Portugal continua a precisar da ADFERSIT.

Apesar de muitos avanços em inúmeros domínios o País continua com imensas carências e numa caminhada casuística, desperdiçando vultuosos financiamentos comunitários e correndo sérios riscos de os poucos investimentos que hoje realiza serem inúteis amanhã.

Portugal continua sem uma administração pública no sector dos transportes tecnicamente preparada e estável que proporcione aos membros do Governo sustentabilidade e rigor nas suas decisões.

A Espanha, o País que, por múltiplas razões, nos deveria servir de referência, tem uma administração pública altamente qualificada, tem uma visão de futuro ambiciosa e convergente, aproveita ao máximo o financiamento comunitário, constrói empolgadamente um país novo alicerçado no seu novo sistema de transportes. Para a Espanha nem pesa muito a qualificação da tutela governamental.

Quando a ADFER nasceu Portugal não estava atrasado em relação a Espanha no domínio dos transportes. Hoje levamos décadas de atraso. Com poucas esperanças no Futuro.

De pouco serviu trazermos a Portugal o Ministro do PSOE, D. Abel Caballero, explicar, a muitas centenas de políticos, gestores e quadros portugueses, como lançou e fez construir a primeira linha de bitola europeia, apta para tráfego misto, Madrid – Sevilha.

Não faltará muito para que os portugueses percebam o contraste entre o gigantesco avanço da Espanha e o ostracismo da realidade portuguesa e não poderão deixar de sentir vergonha da maior parte dos políticos que nas últimas décadas tutelaram o sector.

A ausência de uma visão de futuro, acompanhada de monstruosos erros estratégicos como a empolada e arrastada modernização da linha do Norte, que a ADFER sempre combateu, não permitem qualquer esperança no futuro.

A RCM de dezembro de 88 definia um caminho para o futuro da rede ferroviária. A Cimeira Ibérica da Figueira da Foz definia o essencial da nova rede de bitola europeia. Classificaram-na de megalómana, apesar de a Andaluzia, ou a Catalunha ou a Galiza virem a ter redes de dimensão equivalentes. Tudo ficou pelo caminho!

Como seria hoje a nossa rede rodoviária, com tantas autoestradas quase inúteis, se tivessem sido objeto dos mesmos exigentes critérios?

Quem pode garantir que o pouco que está a ser feito hoje no domínio ferroviário tem alguma utilidade amanhã? O investimento na Linha da Beira Alta apresenta a mesma falta de visão que deu lugar ao projeto da Linha do Norte.

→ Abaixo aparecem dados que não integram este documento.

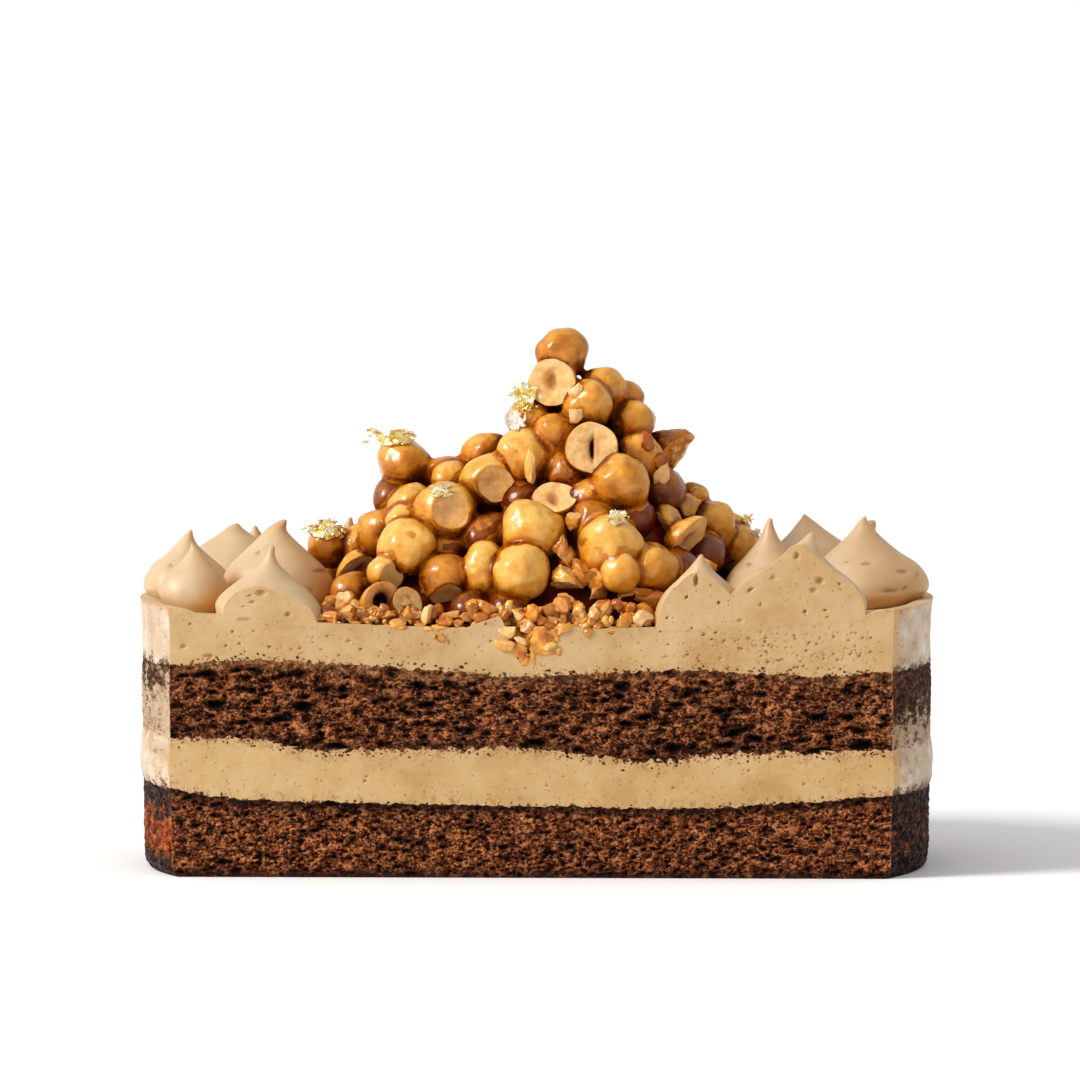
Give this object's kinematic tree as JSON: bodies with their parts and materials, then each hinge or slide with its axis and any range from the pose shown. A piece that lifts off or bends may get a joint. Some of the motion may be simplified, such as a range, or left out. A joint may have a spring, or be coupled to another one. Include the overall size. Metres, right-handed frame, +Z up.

No domínio aeroportuário a mesma visão. Em 1984 a Ana fez um estudo que apontava para o Montijo B como a melhor opção para o NAL. Realmente é um estudo discutível. Mas se a opção do Governo fosse essa, e a de construir agora a primeira fase, seria uma opção com um mínimo de credibilidade. Mas não é. Para o Governo o futuro é Portela mais dois? Portela mais três? Ou quando o Montijo saturar construímos um NAL e perdemos o investimento agora feito?

Se não fizermos urgentemente uma revolução na forma de conceber, estudar, projetar e concretizar o futuro sistema integrado de transportes e das suas infraestruturas, suportada por estruturas qualificadas e estáveis e respeitando uma visão estratégica convergente, de muito longo prazo, ditada pelo interesse nacional, o futuro do sector dos transportes será inexoravelmente sombrio.